Stored data

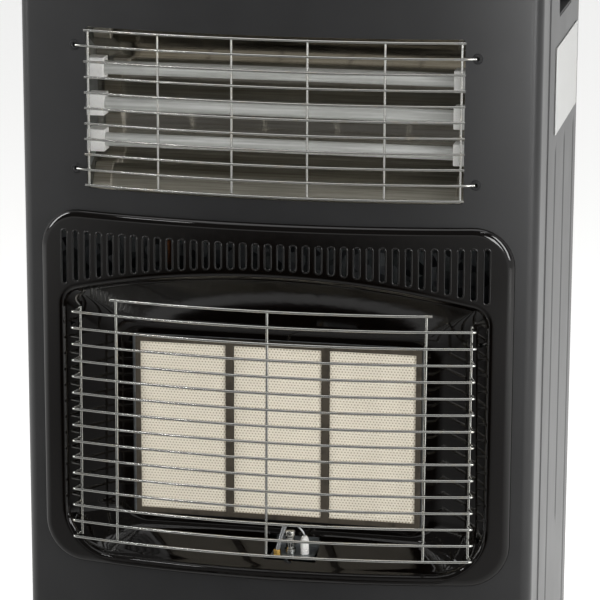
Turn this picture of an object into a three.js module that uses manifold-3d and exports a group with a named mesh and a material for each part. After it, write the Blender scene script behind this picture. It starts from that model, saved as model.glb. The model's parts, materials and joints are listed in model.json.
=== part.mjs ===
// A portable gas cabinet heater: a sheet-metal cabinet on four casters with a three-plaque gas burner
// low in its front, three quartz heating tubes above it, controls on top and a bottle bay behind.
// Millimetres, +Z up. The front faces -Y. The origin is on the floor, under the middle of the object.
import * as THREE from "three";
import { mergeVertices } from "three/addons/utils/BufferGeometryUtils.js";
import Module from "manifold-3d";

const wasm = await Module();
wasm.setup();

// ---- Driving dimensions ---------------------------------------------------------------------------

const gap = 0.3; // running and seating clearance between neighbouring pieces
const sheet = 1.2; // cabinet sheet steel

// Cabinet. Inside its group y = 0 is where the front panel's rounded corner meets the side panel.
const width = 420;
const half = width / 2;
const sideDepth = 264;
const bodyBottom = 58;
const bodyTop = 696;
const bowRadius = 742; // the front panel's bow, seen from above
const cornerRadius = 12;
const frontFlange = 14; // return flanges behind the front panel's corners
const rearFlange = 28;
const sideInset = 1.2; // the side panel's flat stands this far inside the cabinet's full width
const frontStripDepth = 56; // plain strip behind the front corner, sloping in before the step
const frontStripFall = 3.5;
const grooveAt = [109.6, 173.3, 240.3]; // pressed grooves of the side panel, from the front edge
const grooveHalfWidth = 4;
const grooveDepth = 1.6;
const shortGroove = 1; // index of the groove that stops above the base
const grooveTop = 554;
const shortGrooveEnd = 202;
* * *
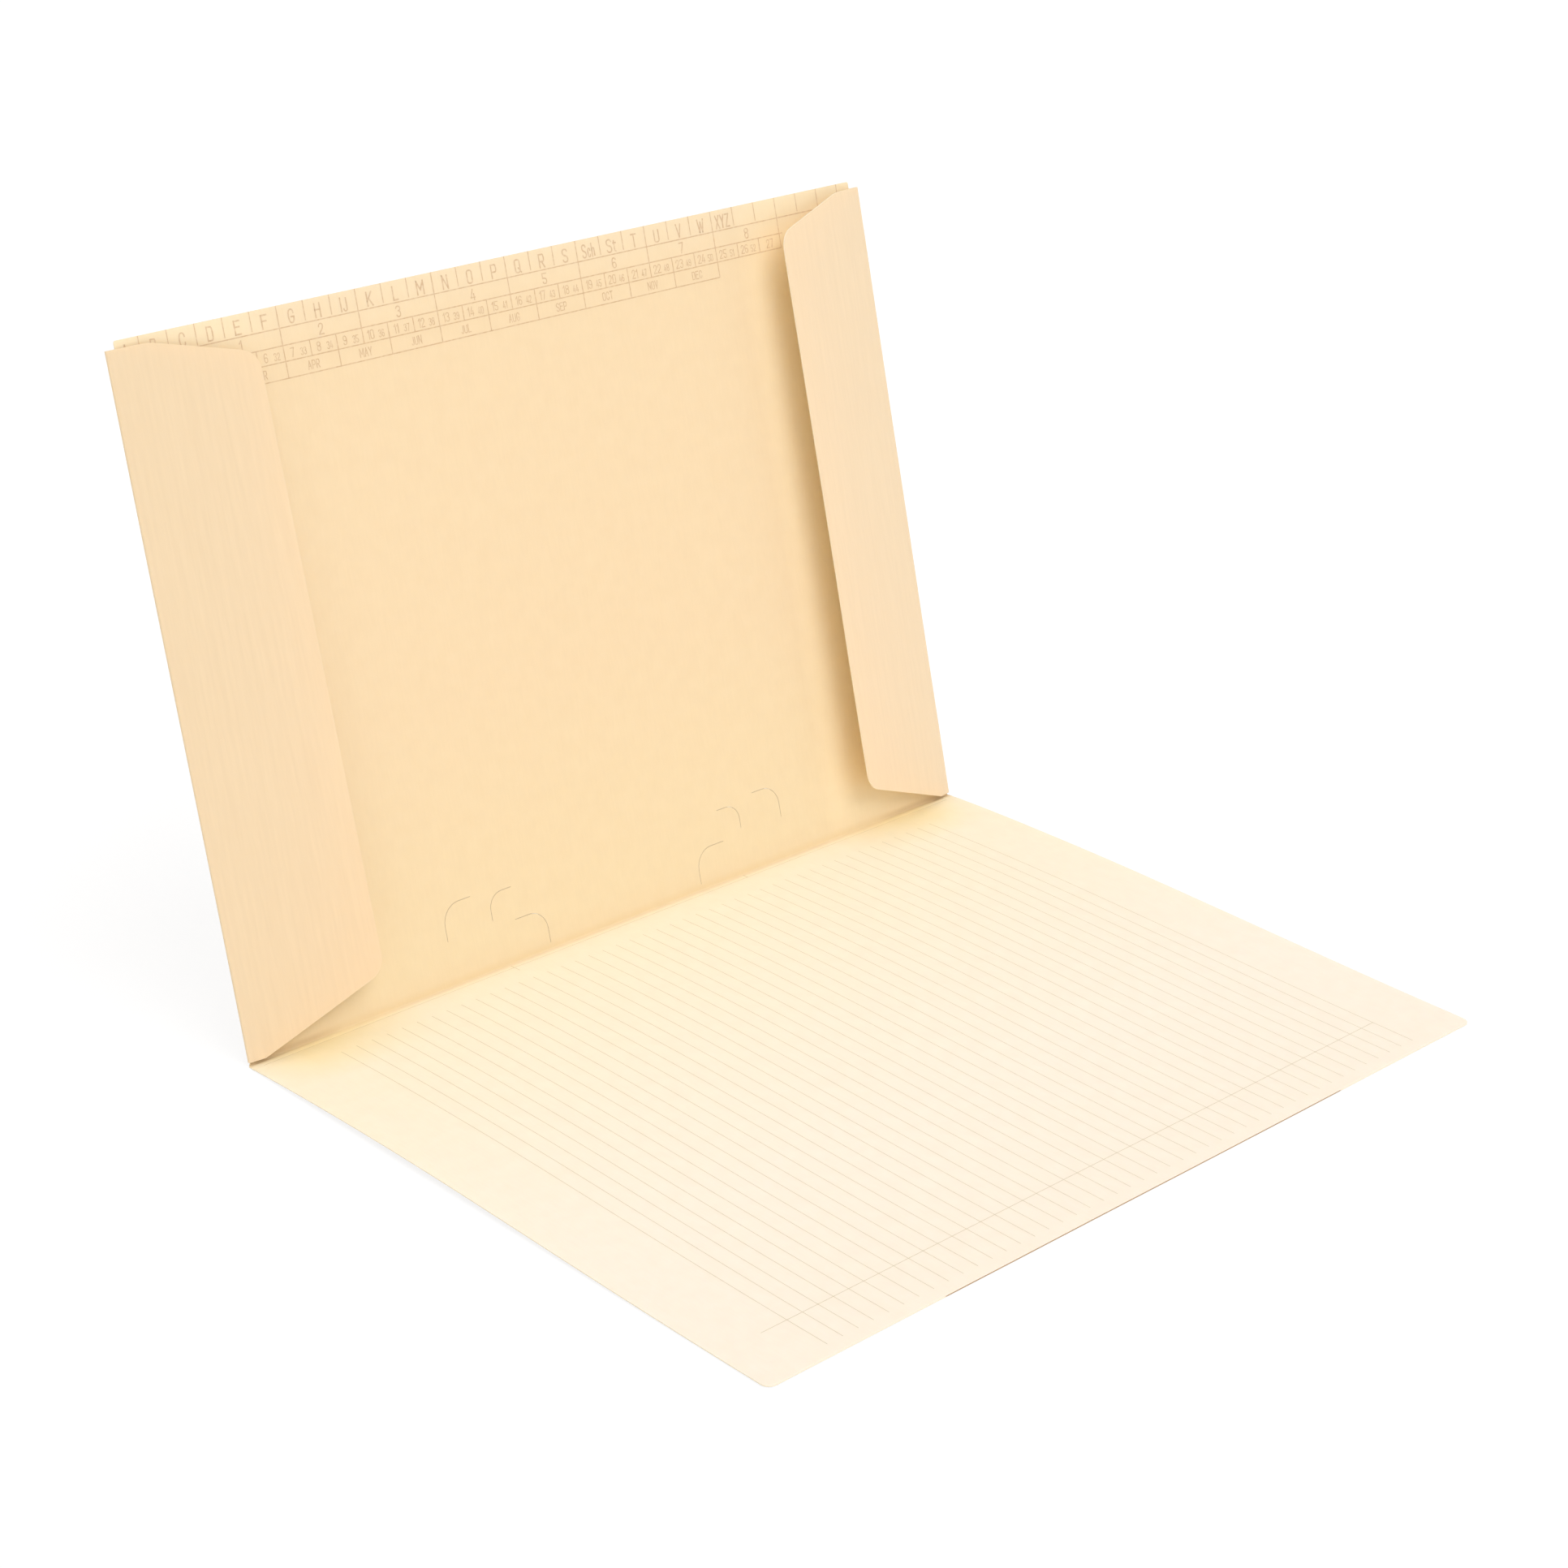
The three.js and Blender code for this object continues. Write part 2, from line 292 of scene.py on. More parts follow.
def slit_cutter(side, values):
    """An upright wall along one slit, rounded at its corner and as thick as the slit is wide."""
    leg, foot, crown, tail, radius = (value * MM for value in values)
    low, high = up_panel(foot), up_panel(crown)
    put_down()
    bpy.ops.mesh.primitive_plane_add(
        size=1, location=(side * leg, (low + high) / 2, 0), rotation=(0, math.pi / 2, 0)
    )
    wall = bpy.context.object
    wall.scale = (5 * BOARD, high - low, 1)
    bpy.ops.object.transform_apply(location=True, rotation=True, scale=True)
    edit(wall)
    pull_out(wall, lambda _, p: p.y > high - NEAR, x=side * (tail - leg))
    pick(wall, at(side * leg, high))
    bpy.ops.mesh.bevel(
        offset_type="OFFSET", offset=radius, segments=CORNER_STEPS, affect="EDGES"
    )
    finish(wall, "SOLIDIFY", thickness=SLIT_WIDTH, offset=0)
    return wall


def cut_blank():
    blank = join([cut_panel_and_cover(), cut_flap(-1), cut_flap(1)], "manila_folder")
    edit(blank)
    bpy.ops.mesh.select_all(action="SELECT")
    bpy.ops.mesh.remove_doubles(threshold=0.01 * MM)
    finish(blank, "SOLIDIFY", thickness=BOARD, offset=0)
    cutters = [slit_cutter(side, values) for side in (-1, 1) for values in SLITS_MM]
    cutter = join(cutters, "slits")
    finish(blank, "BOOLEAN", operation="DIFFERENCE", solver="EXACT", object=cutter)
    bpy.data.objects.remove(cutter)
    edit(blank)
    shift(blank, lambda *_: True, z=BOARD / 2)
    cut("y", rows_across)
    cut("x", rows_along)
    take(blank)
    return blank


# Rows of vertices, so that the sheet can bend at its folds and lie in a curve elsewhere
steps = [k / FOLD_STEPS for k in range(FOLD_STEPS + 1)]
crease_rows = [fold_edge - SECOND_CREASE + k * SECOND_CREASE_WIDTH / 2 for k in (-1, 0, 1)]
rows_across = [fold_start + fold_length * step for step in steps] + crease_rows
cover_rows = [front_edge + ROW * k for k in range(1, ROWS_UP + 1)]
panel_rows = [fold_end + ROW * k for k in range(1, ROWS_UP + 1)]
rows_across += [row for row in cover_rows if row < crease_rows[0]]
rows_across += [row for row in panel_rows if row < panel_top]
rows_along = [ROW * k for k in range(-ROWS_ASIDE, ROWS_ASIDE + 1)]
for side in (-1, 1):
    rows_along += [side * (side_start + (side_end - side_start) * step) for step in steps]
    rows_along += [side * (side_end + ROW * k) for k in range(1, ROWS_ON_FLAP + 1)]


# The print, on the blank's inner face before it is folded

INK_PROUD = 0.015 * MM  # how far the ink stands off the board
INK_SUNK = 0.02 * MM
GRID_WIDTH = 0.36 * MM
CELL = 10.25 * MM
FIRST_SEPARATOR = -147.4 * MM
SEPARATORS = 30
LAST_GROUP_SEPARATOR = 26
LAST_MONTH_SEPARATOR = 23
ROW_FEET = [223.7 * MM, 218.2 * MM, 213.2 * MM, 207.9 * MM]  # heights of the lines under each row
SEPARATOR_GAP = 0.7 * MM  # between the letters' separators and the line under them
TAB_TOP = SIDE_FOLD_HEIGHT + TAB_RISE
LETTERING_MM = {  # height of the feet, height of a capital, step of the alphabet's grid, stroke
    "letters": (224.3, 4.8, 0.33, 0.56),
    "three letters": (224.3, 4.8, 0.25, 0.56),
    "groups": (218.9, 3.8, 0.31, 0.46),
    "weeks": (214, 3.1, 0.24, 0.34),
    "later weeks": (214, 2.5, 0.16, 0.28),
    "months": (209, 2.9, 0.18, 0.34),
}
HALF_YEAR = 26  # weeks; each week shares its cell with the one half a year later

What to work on
Collect each line holding the string "with".

Right answer
Turn this picture of an object into a three.js module that uses manifold-3d and exports a group with a named mesh and a material for each part. After it, write the Blender scene script behind this picture. It starts from that model, saved as model.glb. The model's parts, materials and joints are listed in model.json.
// A portable gas cabinet heater: a sheet-metal cabinet on four casters with a three-plaque gas burner
HALF_YEAR = 26  # weeks; each week shares its cell with the one half a year later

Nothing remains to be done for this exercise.